┌────────

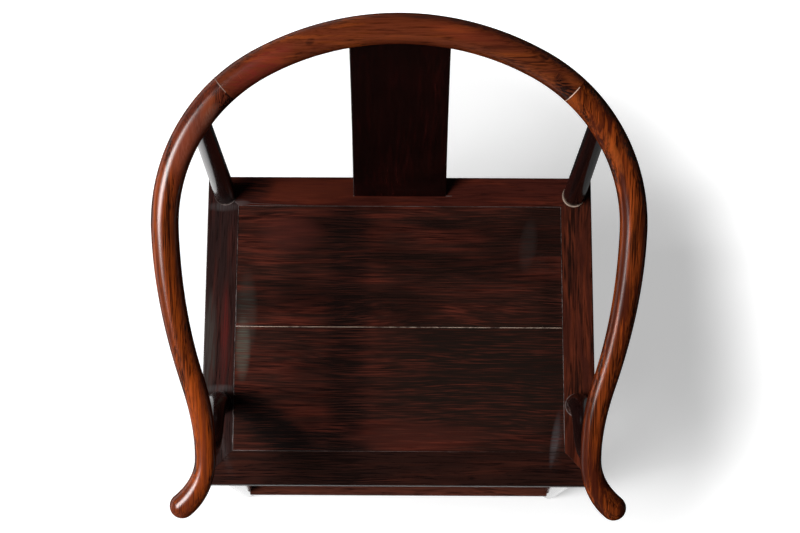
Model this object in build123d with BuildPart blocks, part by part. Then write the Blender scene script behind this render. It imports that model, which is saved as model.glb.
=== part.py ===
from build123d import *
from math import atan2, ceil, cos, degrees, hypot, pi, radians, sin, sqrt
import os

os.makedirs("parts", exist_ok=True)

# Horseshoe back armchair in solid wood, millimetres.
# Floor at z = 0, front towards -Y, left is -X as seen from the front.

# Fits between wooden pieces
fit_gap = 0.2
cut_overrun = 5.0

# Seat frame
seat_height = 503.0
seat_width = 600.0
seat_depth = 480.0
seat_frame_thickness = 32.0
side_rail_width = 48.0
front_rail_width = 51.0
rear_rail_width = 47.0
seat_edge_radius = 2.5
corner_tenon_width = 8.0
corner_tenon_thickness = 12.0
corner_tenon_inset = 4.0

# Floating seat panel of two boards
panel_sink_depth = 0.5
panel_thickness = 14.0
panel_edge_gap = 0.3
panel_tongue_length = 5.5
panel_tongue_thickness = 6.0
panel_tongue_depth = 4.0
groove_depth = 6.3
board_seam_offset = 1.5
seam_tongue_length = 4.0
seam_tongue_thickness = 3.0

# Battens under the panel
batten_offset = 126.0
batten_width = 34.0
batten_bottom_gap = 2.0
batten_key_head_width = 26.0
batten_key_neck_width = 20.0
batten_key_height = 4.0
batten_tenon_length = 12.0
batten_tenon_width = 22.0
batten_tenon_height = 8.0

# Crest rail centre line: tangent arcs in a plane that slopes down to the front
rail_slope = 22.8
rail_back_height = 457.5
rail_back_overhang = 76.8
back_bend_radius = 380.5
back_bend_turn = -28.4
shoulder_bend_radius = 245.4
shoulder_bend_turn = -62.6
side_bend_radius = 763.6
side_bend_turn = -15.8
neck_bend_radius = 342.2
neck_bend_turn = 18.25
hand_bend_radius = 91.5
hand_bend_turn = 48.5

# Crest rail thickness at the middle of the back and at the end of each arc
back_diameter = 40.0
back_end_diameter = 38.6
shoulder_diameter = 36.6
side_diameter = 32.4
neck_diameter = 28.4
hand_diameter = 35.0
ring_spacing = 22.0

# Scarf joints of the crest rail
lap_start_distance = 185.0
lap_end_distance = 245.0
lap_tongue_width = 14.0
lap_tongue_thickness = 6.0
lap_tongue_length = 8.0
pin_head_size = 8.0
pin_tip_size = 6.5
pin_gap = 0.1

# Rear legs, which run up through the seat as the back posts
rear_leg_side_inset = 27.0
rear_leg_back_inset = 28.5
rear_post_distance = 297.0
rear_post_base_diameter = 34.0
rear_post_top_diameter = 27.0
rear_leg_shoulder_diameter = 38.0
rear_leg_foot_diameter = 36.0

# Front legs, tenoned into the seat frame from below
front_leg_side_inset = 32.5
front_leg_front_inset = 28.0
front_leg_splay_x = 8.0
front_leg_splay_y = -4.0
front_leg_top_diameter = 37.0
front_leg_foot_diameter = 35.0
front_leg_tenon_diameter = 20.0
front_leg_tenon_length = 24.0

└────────

Each line of the material should be duplicated exactly, please.

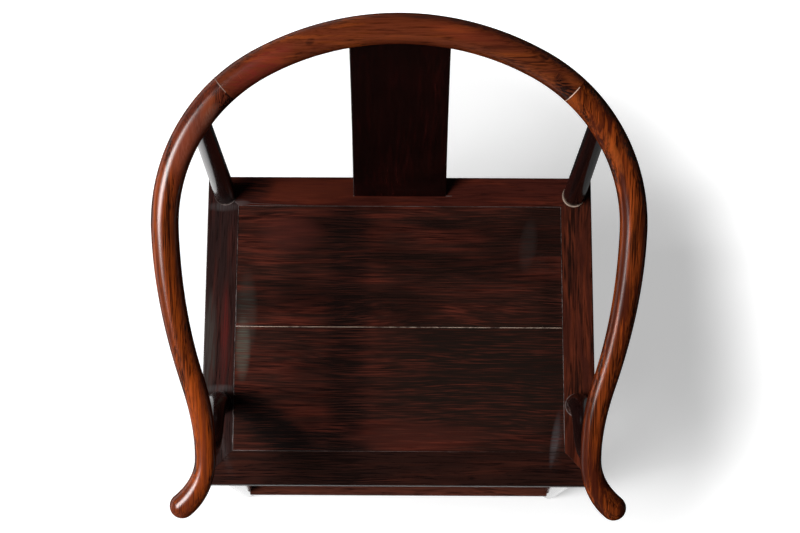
Model this object in build123d with BuildPart blocks, part by part. Then write the Blender scene script behind this render. It imports that model, which is saved as model.glb.
=== part.py ===
from build123d import *
from math import atan2, ceil, cos, degrees, hypot, pi, radians, sin, sqrt
import os

os.makedirs("parts", exist_ok=True)

# Horseshoe back armchair in solid wood, millimetres.
# Floor at z = 0, front towards -Y, left is -X as seen from the front.

# Fits between wooden pieces
fit_gap = 0.2
cut_overrun = 5.0

# Seat frame
seat_height = 503.0
seat_width = 600.0
seat_depth = 480.0
seat_frame_thickness = 32.0
side_rail_width = 48.0
front_rail_width = 51.0
rear_rail_width = 47.0
seat_edge_radius = 2.5
corner_tenon_width = 8.0
corner_tenon_thickness = 12.0
corner_tenon_inset = 4.0

# Floating seat panel of two boards
panel_sink_depth = 0.5
panel_thickness = 14.0
panel_edge_gap = 0.3
panel_tongue_length = 5.5
panel_tongue_thickness = 6.0
panel_tongue_depth = 4.0
groove_depth = 6.3
board_seam_offset = 1.5
seam_tongue_length = 4.0
seam_tongue_thickness = 3.0

# Battens under the panel
batten_offset = 126.0
batten_width = 34.0
batten_bottom_gap = 2.0
batten_key_head_width = 26.0
batten_key_neck_width = 20.0
batten_key_height = 4.0
batten_tenon_length = 12.0
batten_tenon_width = 22.0
batten_tenon_height = 8.0

# Crest rail centre line: tangent arcs in a plane that slopes down to the front
rail_slope = 22.8
rail_back_height = 457.5
rail_back_overhang = 76.8
back_bend_radius = 380.5
back_bend_turn = -28.4
shoulder_bend_radius = 245.4
shoulder_bend_turn = -62.6
side_bend_radius = 763.6
side_bend_turn = -15.8
neck_bend_radius = 342.2
neck_bend_turn = 18.25
hand_bend_radius = 91.5
hand_bend_turn = 48.5

# Crest rail thickness at the middle of the back and at the end of each arc
back_diameter = 40.0
back_end_diameter = 38.6
shoulder_diameter = 36.6
side_diameter = 32.4
neck_diameter = 28.4
hand_diameter = 35.0
ring_spacing = 22.0

# Scarf joints of the crest rail
lap_start_distance = 185.0
lap_end_distance = 245.0
lap_tongue_width = 14.0
lap_tongue_thickness = 6.0
lap_tongue_length = 8.0
pin_head_size = 8.0
pin_tip_size = 6.5
pin_gap = 0.1

# Rear legs, which run up through the seat as the back posts
rear_leg_side_inset = 27.0
rear_leg_back_inset = 28.5
rear_post_distance = 297.0
rear_post_base_diameter = 34.0
rear_post_top_diameter = 27.0
rear_leg_shoulder_diameter = 38.0
rear_leg_foot_diameter = 36.0

# Front legs, tenoned into the seat frame from below
front_leg_side_inset = 32.5
front_leg_front_inset = 28.0
front_leg_splay_x = 8.0
front_leg_splay_y = -4.0
front_leg_top_diameter = 37.0
front_leg_foot_diameter = 35.0
front_leg_tenon_diameter = 20.0
front_leg_tenon_length = 24.0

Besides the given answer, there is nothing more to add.